Records with modeling code
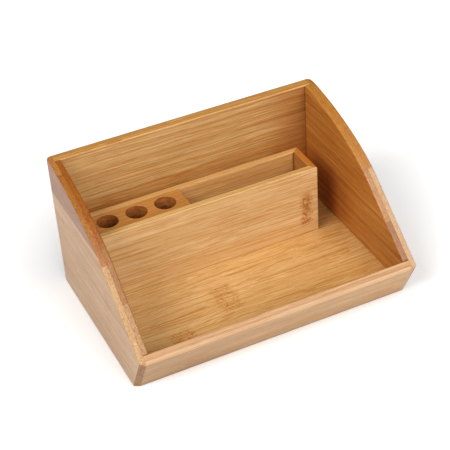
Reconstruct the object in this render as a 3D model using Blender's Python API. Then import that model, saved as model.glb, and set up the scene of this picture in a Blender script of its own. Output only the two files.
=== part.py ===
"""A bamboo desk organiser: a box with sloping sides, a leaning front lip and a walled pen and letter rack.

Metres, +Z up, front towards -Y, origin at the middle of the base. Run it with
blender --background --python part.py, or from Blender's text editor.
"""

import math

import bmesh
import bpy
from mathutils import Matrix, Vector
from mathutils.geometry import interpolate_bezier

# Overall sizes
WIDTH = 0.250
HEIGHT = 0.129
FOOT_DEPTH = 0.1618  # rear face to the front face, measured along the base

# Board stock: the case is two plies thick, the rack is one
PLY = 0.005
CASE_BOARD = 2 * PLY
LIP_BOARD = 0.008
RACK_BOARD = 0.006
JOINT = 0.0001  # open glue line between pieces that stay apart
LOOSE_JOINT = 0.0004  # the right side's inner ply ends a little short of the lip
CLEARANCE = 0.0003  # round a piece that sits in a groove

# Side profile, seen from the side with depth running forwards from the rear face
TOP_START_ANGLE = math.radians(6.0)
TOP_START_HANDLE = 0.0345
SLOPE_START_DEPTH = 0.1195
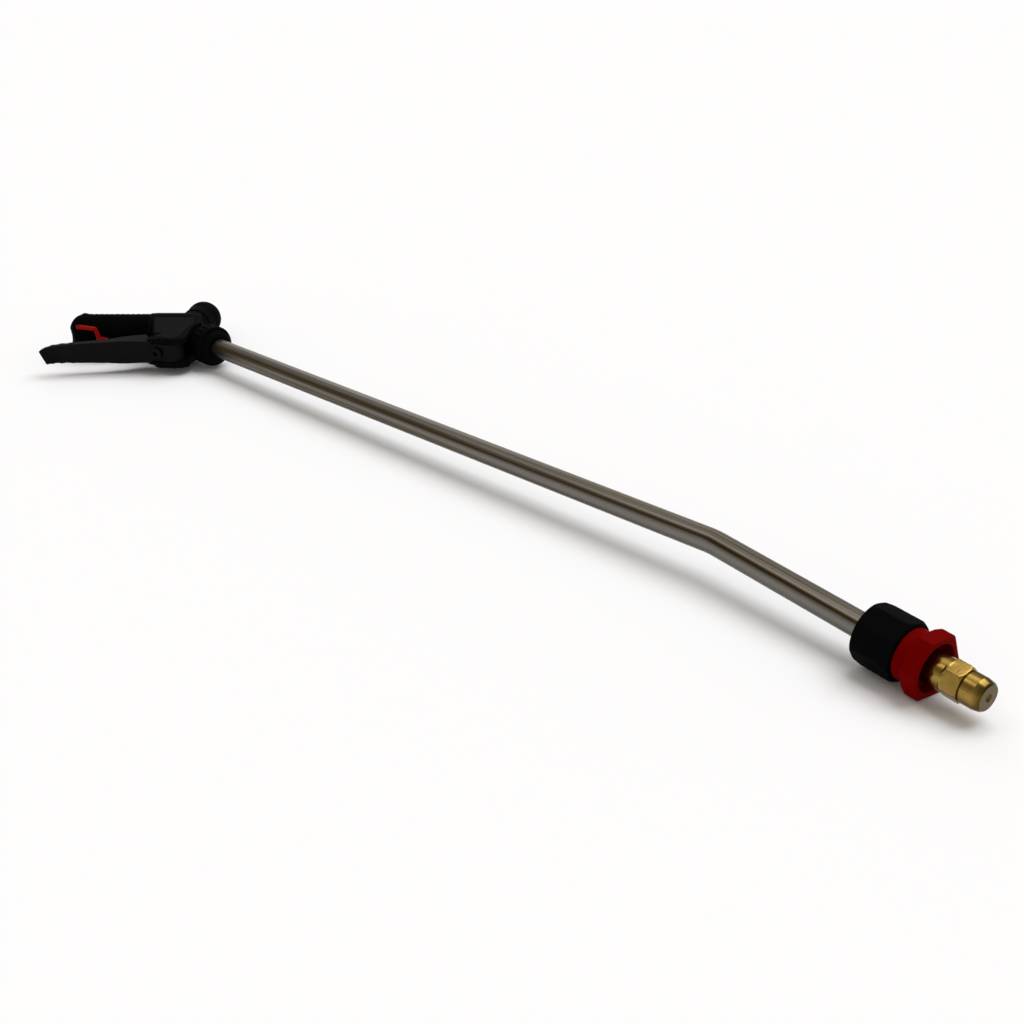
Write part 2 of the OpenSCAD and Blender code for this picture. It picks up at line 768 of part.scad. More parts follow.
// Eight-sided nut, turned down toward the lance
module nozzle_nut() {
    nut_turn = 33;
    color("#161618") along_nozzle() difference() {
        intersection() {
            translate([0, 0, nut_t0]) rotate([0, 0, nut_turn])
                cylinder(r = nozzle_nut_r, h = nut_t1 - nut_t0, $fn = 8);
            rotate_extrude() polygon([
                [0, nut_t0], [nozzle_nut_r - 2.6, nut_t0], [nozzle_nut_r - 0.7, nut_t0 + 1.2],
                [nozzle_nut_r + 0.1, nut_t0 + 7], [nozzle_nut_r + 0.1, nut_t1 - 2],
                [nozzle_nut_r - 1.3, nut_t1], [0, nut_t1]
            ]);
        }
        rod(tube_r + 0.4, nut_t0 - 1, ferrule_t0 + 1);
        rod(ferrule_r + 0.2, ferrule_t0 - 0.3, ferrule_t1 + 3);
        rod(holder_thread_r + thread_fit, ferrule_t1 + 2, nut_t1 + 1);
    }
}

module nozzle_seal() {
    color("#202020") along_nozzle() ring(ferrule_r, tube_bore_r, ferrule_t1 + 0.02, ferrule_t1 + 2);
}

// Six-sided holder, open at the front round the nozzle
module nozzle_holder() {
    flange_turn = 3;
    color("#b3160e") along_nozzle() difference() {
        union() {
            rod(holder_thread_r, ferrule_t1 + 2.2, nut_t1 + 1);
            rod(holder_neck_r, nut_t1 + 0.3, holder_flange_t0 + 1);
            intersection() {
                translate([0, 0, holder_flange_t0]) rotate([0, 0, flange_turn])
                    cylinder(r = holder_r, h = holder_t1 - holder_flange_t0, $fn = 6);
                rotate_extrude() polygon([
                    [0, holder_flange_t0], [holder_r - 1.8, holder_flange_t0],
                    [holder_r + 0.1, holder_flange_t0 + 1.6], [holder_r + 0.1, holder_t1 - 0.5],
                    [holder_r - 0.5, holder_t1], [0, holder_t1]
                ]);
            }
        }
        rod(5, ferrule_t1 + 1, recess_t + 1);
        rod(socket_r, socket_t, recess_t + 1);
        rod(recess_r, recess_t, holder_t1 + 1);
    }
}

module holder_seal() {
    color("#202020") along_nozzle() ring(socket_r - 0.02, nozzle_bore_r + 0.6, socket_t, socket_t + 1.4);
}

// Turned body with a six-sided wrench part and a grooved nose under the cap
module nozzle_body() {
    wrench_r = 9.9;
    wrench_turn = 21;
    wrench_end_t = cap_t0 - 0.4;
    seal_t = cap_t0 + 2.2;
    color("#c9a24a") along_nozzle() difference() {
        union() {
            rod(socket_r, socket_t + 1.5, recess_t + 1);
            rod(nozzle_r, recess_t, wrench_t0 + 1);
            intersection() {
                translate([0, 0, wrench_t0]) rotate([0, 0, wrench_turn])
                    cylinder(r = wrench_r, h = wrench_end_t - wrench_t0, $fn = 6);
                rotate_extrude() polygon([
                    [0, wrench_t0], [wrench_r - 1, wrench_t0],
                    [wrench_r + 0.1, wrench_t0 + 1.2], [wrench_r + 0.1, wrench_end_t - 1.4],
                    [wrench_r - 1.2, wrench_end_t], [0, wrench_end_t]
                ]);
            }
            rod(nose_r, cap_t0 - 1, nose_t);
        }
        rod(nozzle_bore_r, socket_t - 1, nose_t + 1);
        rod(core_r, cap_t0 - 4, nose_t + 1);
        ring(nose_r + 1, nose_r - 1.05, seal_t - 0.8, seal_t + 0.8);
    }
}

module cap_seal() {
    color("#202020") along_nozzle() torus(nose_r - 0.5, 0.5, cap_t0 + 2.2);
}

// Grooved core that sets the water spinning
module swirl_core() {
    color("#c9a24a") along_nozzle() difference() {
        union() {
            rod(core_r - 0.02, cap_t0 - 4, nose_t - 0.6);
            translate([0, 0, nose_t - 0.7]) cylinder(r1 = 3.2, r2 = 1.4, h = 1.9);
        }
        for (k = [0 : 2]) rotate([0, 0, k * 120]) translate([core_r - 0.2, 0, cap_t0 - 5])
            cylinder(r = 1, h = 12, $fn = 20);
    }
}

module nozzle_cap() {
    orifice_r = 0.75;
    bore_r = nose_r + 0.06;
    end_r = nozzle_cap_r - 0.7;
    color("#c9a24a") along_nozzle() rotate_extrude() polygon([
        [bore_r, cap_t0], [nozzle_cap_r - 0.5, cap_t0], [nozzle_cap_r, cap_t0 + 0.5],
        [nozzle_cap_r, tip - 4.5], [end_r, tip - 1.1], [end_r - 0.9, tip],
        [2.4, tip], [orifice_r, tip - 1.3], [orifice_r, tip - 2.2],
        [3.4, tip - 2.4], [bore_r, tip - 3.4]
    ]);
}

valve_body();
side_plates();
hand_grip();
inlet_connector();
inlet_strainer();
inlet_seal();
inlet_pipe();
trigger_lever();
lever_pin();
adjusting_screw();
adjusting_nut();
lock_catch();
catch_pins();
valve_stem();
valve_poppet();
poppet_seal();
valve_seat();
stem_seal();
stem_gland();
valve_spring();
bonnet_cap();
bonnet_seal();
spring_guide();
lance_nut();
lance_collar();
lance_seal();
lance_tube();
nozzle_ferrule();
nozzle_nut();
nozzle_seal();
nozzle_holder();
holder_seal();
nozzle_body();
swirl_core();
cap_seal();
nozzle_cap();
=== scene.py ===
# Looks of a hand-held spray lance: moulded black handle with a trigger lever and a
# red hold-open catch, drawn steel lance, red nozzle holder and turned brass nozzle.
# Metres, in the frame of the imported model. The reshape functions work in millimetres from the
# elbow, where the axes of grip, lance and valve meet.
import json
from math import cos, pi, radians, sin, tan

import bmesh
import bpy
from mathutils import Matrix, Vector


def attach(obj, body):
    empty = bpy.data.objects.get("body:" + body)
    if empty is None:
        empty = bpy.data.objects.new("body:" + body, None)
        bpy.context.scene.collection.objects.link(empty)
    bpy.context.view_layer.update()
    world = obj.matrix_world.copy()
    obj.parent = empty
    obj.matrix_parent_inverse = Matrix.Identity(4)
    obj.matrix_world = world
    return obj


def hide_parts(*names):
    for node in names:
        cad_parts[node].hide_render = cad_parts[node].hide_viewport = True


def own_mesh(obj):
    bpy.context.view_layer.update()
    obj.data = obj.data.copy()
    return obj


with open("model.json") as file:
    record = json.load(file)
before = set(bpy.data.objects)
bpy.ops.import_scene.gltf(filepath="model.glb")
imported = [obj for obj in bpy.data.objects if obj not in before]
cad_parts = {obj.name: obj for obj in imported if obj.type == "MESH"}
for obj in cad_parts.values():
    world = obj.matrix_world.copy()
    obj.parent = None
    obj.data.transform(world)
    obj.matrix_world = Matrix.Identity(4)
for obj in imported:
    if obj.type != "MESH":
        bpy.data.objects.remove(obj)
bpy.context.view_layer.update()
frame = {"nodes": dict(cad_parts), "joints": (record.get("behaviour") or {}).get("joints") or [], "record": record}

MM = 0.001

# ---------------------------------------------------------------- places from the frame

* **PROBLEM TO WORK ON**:
Take the entries above and copy them exactly from the first line through the line with "SLOPE_START_DEPTH = 0.1195"; leave out every line after it.

* **EXERCISE RESPONSE**:
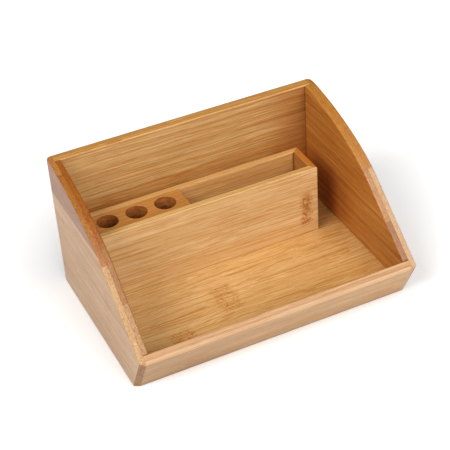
Reconstruct the object in this render as a 3D model using Blender's Python API. Then import that model, saved as model.glb, and set up the scene of this picture in a Blender script of its own. Output only the two files.
=== part.py ===
"""A bamboo desk organiser: a box with sloping sides, a leaning front lip and a walled pen and letter rack.

Metres, +Z up, front towards -Y, origin at the middle of the base. Run it with
blender --background --python part.py, or from Blender's text editor.
"""

import math

import bmesh
import bpy
from mathutils import Matrix, Vector
from mathutils.geometry import interpolate_bezier

# Overall sizes
WIDTH = 0.250
HEIGHT = 0.129
FOOT_DEPTH = 0.1618  # rear face to the front face, measured along the base

# Board stock: the case is two plies thick, the rack is one
PLY = 0.005
CASE_BOARD = 2 * PLY
LIP_BOARD = 0.008
RACK_BOARD = 0.006
JOINT = 0.0001  # open glue line between pieces that stay apart
LOOSE_JOINT = 0.0004  # the right side's inner ply ends a little short of the lip
CLEARANCE = 0.0003  # round a piece that sits in a groove

# Side profile, seen from the side with depth running forwards from the rear face
TOP_START_ANGLE = math.radians(6.0)
TOP_START_HANDLE = 0.0345
SLOPE_START_DEPTH = 0.1195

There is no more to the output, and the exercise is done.